What pressure should I enter?

Use the actual working pressure (relief-valve setting) the cylinder sees, not the pump’s maximum rating. Typical industrial and mobile systems run 100–250 bar (1,450–3,600 psi).

Does this include friction and efficiency losses?

Yes, for a first-pass screen. The main usable-force result applies the mechanical efficiency you enter. Use 100% for ideal theoretical force, or roughly 85–95% when you need a quick allowance for seal friction, back-pressure and other losses.

How is the stroke speed found?

Speed = flow ÷ working area. Extend uses the piston area; retract uses the smaller annulus area, so for the same flow the cylinder retracts faster than it extends.

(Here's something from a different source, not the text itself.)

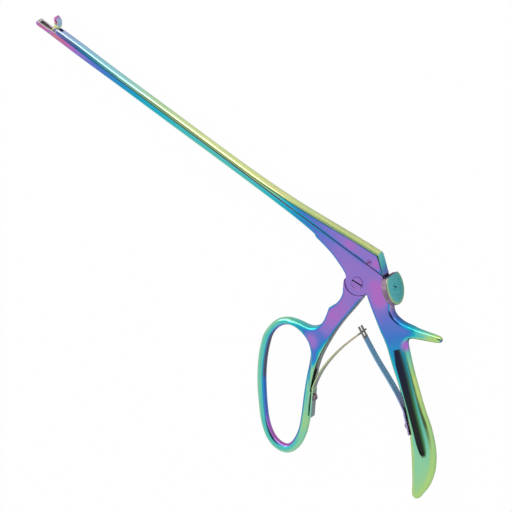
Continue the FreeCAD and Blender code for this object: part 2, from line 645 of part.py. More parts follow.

Does this work in metric and imperial?

Yes — toggle SI/Imperial in the header. Pressure switches between bar and psi, and force is shown in N, kN, lbf and tonne at once.

Method & assumptions

  • Usable force is theoretical pressure × area multiplied by the entered mechanical efficiency. The default 90% is a screening allowance, not manufacturer data.
  • Theoretical force before efficiency is also shown so the pressure-area math stays visible.
  • Pressure is the actual working pressure at the cylinder, not the pump rating.
  • Rod buckling (column loading) is not checked here — long rods in compression need a separate stroke/rod-diameter check with the linked rod buckling calculator.